Implement logic gates on Kusama

TLDR; Running 1 + 1 = 2 on Kusama: https://kusama.subscan.io/extrinsic/4025533-1

Inputs: Two accounts

Output:

Have KSM means 1, and no KSM means 0.

Kusama have many interesting features, but running user provided logic is not one of them. However, it does have a powerful transaction system and have many features.
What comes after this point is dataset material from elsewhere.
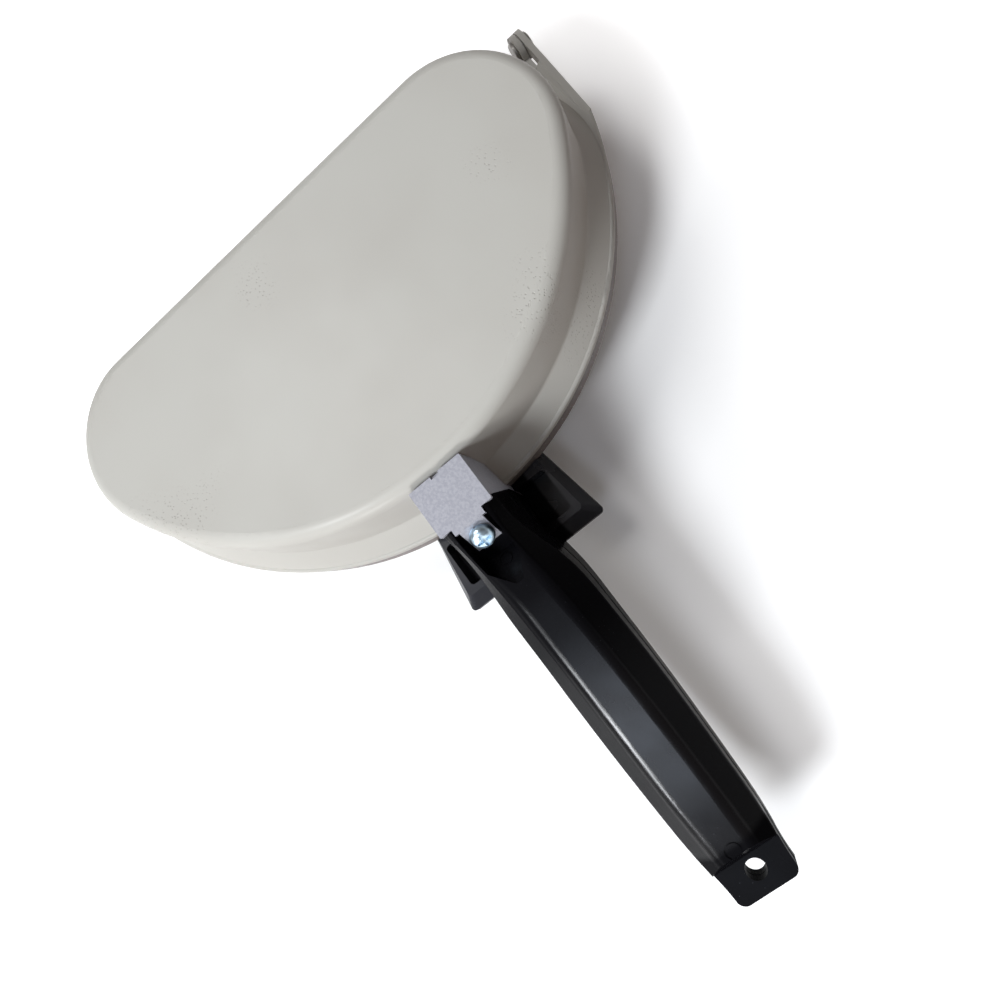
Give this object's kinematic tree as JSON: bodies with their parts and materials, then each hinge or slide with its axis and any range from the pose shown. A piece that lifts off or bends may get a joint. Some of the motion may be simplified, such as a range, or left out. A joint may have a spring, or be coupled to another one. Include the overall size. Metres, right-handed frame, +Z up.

Here are few less commonly known features on Kusama / Polkadot:

  • People can batch their transaction with utility.batch, however it will bail out as soon as one of the transaction failed. But it will not revert previous executed transaction and will still emit ExtrinsicSuccess event regardless. Just an extra BatchInterrupted will be emitted to indicate which transaction failed.
  • So it is possible to use utility.batch to wrap a transaction to make it always emit ExtrinsicSuccess event.
  • Combined with those features, we can use nested utility.batch within utility.batch to make it execute all transactions regardless if any of them in the batch failed.
  • People can have sub-account by using utility.asDerivative. It will generate a indexed pseudonym account.

With all the above features, we can actually implement logic gates by execute a specially crafted transaction.

We use an account balance to represent a bit, 0 if balance is zero, 1 if balance is non-zero.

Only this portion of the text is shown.